Eligible alternative: Mitt Romney

Eligible alternative: Mitt Romney

Nowadays it’s a popular opinion among Turkish intellectual circles that Mitt Romney, the Republican candidate in the Nov. 6 U.S. elections, has filled his ranks of advisers with neo-conservatives from former President George W. Bush’s era.

Among the list of those neo-conservatives and defense hawks are former ambassador to Ankara and top Pentagon official during the Bush Administration Eric Edelman, Bush’s deputy national security aide Elliott Adams, former Bush State Department official and the daughter of former Vice President Dick Cheney Elizabeth Cheney, former spokesman for the U.S. occupation forces in Iraq Dan Senor, Bush’s ambassador to the United Nations John Bolton, Ronald Reagan administration aide and conservative intellectual Robert Kagan, and Max Boot, a leading military historian and conservative intellectual.

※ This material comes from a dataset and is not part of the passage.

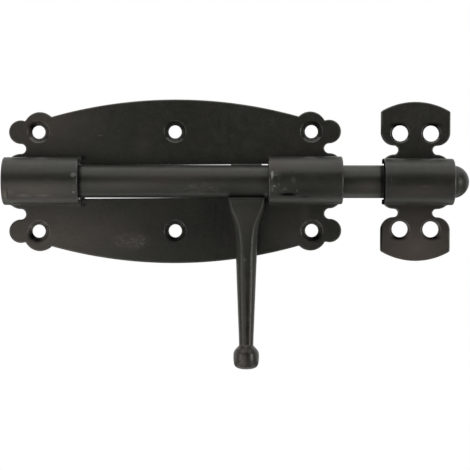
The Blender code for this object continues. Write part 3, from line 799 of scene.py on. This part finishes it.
class Nodes:
    """Shorthand for building the nodes of a material or a world."""

    def __init__(self, owner, shader, place=None):
        """Start from the owner's shader, and read place from Texture Coordinate."""
        owner.use_nodes = True
        self.tree = owner.node_tree
        self.shader = self.tree.nodes[shader]
        if place:
            self.place = self.add("ShaderNodeTexCoord").outputs[place]

    def fill(self, node, inputs):
        """Set each input to its value, or link it to its socket."""
        for key, value in inputs.items():
            if isinstance(value, bpy.types.NodeSocket):
                self.tree.links.new(value, node.inputs[key])
            else:
                node.inputs[key].default_value = value

    def add(self, kind, inputs=None, **settings):
        """New node with its settings and inputs."""
        node = self.tree.nodes.new(kind)
        for key, value in settings.items():
            setattr(node, key, value)
        self.fill(node, inputs or {})
        return node

    def noise(self, scale, detail, roughness, stretch=(1, 1, 1), shift=(0, 0, 0), bent=0.0):
        """Noise over the piece, from 0 to 1, stretched and shifted by a Mapping node."""
        mapping = {"Vector": self.place, "Scale": stretch, "Location": shift}
        inputs = {
            "Vector": self.add("ShaderNodeMapping", mapping).outputs[0],
            "Scale": scale,
            "Detail": detail,
            "Roughness": roughness,
            "Distortion": bent,
        }
        return self.add("ShaderNodeTexNoise", inputs).outputs["Fac"]

    def ramp(self, value, low, high, out_low=0.0, out_high=1.0):
        """Value from low to high turned into out_low to out_high, and held past them."""
        inputs = dict(enumerate([value, low, high, out_low, out_high]))
        return self.add("ShaderNodeMapRange", inputs).outputs[0]

    def math(self, operation, a, b):
        return self.add("ShaderNodeMath", {0: a, 1: b}, operation=operation).outputs[0]

    def vector(self, operation, *values):
        inputs = dict(enumerate(values))
        return self.add("ShaderNodeVectorMath", inputs, operation=operation).outputs

    def mix(self, share, a, b):
        inputs = {"Factor": share, "A": a, "B": b}
        return self.add("ShaderNodeMix", inputs, data_type="RGBA").outputs["Result"]

    def spot(self, centre, size, softness, stretch, ragged=None):
        """1 at a place and 0 past its size; ragged noise frays the border."""
        offset = self.vector("SUBTRACT", self.place, centre)[0]
        scaled = self.vector("DIVIDE", offset, stretch)[0]
        length = self.vector("LENGTH", scaled)["Value"]
        if ragged is not None:
            fray = self.math("MULTIPLY", self.math("SUBTRACT", ragged, 0.5), size)
            length = self.math("ADD", length, fray)
        return self.ramp(length, size, size * (1 - softness))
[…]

Most Turkish observers believe that these people have extreme right-wing views and that if they take part in a Romney administration they will make the world a difficult place for many, including the Turkish government.

Romney may not be the most intelligent and knowledgeable person in the world, but he has a “sly character” that only “eligible alternatives to the presidency” have. As Paul Richter explained beautifully in his Nov. 15 article in The Los Angeles Times, “As he seeks to appeal more to moderates, Mitt Romney is putting new distance between his campaign and some prominent Republican allies who are pressing him to adopt the rousing but politically risky foreign policy principles of former President George W. Bush.”

“Romney was groping for a ‘version 2.0’ of the foreign policy of the Bush era, but one that would more resemble President Reagan’s in the Cold War. It would seek to assert American leadership and values with a powerful military and bold rhetoric, but ‘with a more cautious view of where and when we use force,’” Richter said.

No matter who Romney admits into his administration, he would likely follow a pro-Reagan program, rather than pro-Bush methods. After all, the Bush-era neo-cons’ times have gone along with their example of very bad foreign policy.

Mind you, Romney also has approached the party’s most eminent “realists” the ideological rivals of the neoconservatives. He spoke by phone with former secretaries of State Henry Kissinger, James Baker III and George Shultz, as well as Bush’s top diplomat Condoleeza Rice and national security advisor Stephen Hadley.

So the Romney era would definitely be different from the Bush era, because he’s no lunatic or retarded. And, please don’t misunderstand me. I know that another presidential victory for Barack Obama would also be better for me. But a Romney victory wouldn’t be the end of the world for Turkey. I know this for sure, it may take some more time, as in the case of any major administration change, but it will still be O.K.

By the way, that would include a non-intervention policy in Syria, too.

Let’s end the article on a lighter note: The caricature of the International Herald Tribune on Oct. 18 depicted “the process of choosing the leader of the free world” as a selection between a “Kenyan-born Muslim socialist” and a “heartless rich liar.”